Рогожи шалаша шуршали под ветром, лубки постукивали друг о друга, красная тряпка на конце шеста лепетала что-то. Все эти звуки были робки и похожи на отдаленный шепот, бессвязно, нерешительно просивший о чем-то.
— Что, Сережка пьет все? — угрюмо спросил Василий.
— Пьет, каждый вечер пьяный, — ответил сын, наливая еще водки.
— Пропадет он… Вот она, свободная-то жизнь… без страха!.. И ты такой же будешь…
Яков кратко ответил:
— Я таким не буду!
— Не будешь?! — хмуря брови, сказал Василий. — Знаю я, что говорю… Сколько времени живешь здесь? Третий месяц пошел, скоро надо будет домой идти, а много ли денег понесешь? — Он сердито плеснул из чашки в рот себе водку и, собрав бороду в руку, дернул ее так, что у него голова тряхнулась.
— За такое малое время многого здесь и нельзя добыть, — резонно ответил Яков.

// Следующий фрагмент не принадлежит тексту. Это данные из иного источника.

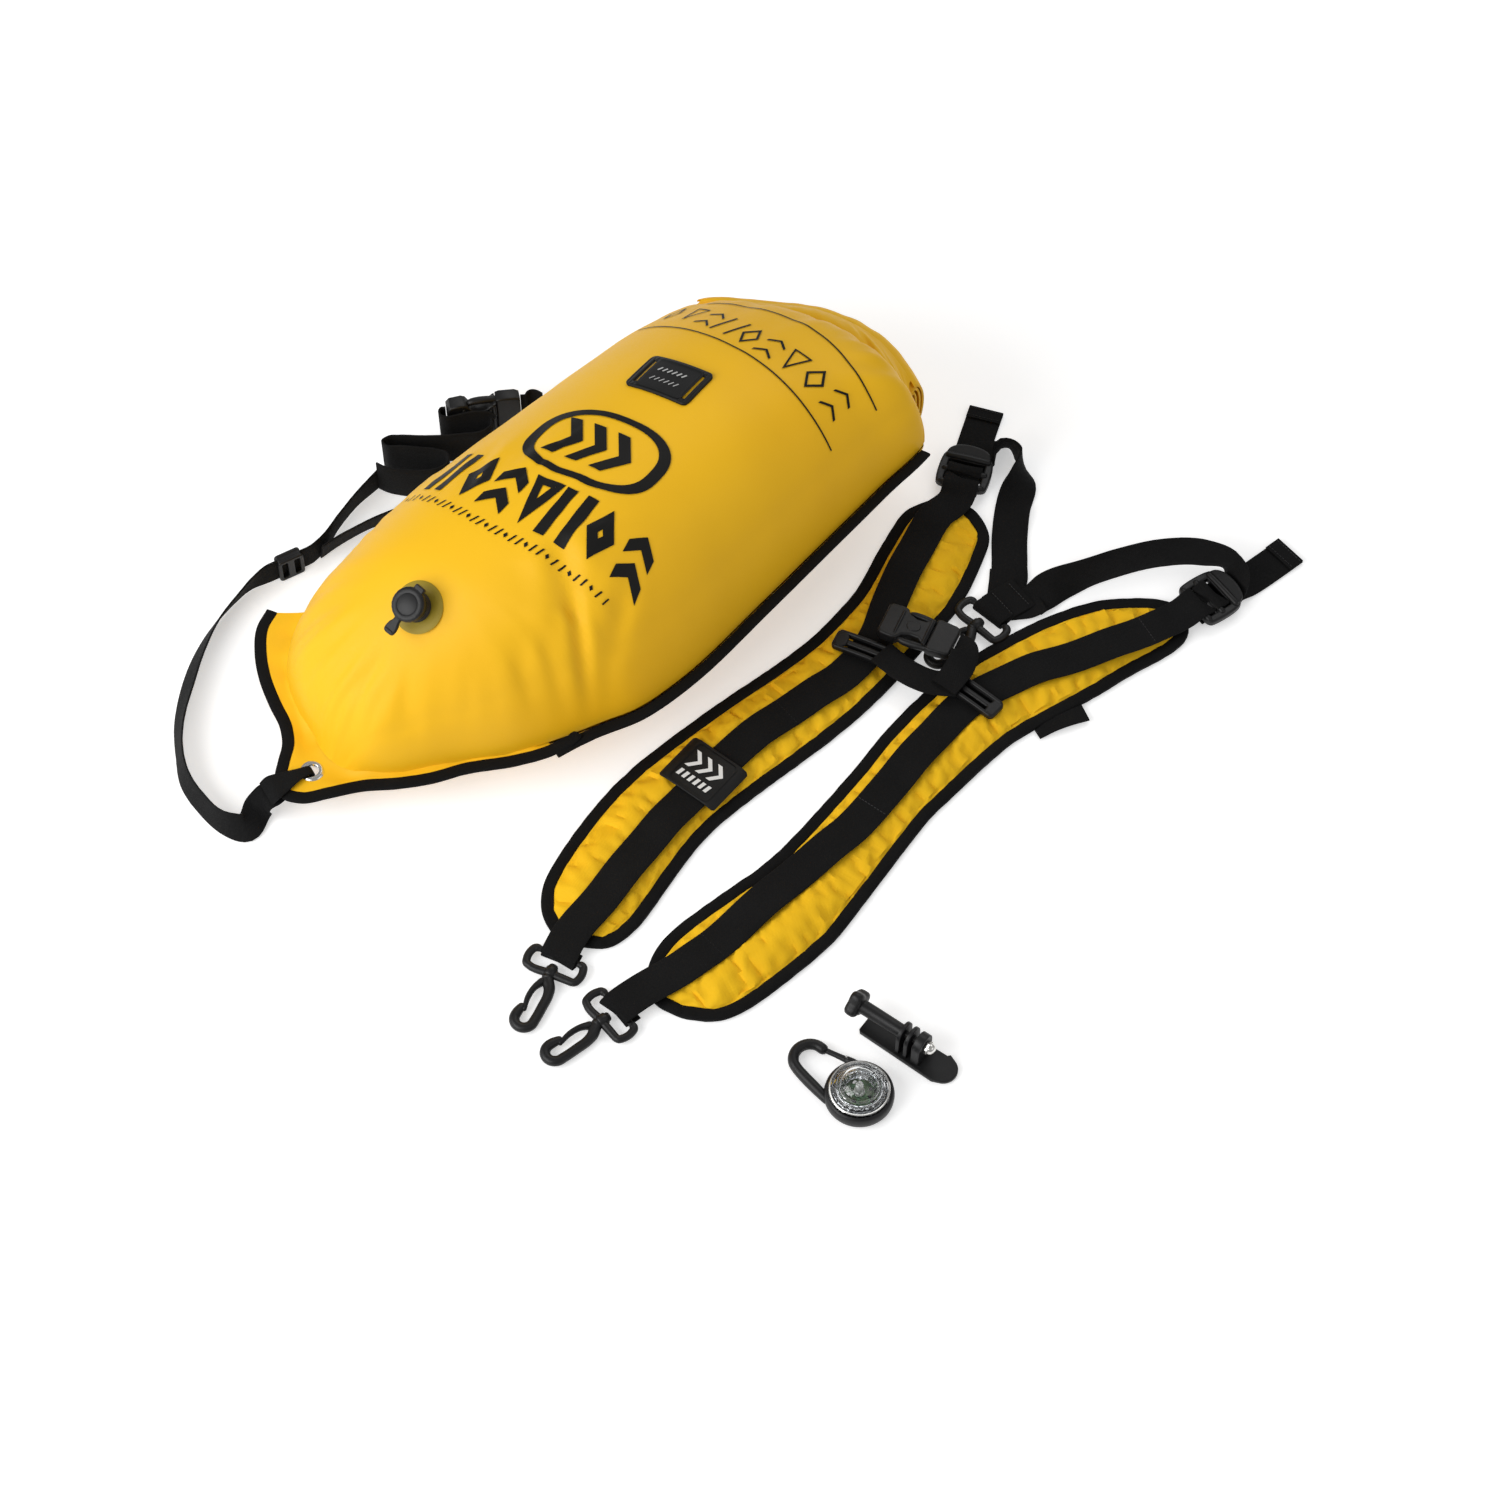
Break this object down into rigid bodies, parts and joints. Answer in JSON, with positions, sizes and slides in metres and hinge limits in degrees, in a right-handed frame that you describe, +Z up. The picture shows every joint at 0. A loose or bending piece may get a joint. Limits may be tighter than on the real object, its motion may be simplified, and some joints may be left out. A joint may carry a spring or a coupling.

— А коли так, так нечего тебе тут шалыганить: иди в деревню!
Яков молча усмехнулся.
— Что рожу кривишь? — угрожающе воскликнул Василий, озлобляясь спокойствием сына. — Отец говорит, а ты смеешься! Смотри, не рано ли начал вольничать-то? Не взнуздал бы я тебя…
Яков налил водки, выпил. Грубые придирки обижали его, но он крепился, не желая говорить так, как думал и хотел, чтоб не взбесить отца. Он немножко робел пред его взглядом, сверкавшим сурово и жестко.
А Василий, видя, что сын выпил один, не налив ему, еще более освирепел.
— Говорит тебе отец — ступай домой, а ты смешки ему показываешь? Проси в субботу расчет и… марш в деревню! Слышишь?
— Не пойду! — твердо сказал Яков и упрямо мотнул головой.
— Это как так? — взревел Василий и, опершись руками о бочку, поднялся со своего места. — Я тебе говорю или нет? Что ты, собака, против отца рычишь? Забыл, что я могу с тобой сделать? Забыл ты?
Губы у него дрожали, лицо кривили судороги; две жилы вздулись на висках.
— Ничего я не забыл, — вполголоса сказал Яков, не глядя на отца. — Ты-то все ли помнишь, гляди?
— Не твое дело учить меня! Разражу вдребезги…
Яков уклонился от руки отца, поднятой над его головой, и, стиснув зубы, заявил:
— Ты не тронь меня… Здесь не деревня.
— Молчать! Я тебе везде — отец!..
— Здесь в волости не выпорешь, нет ее здесь, волости-то, — усмехнулся Яков прямо в лицо ему и тоже медленно поднялся.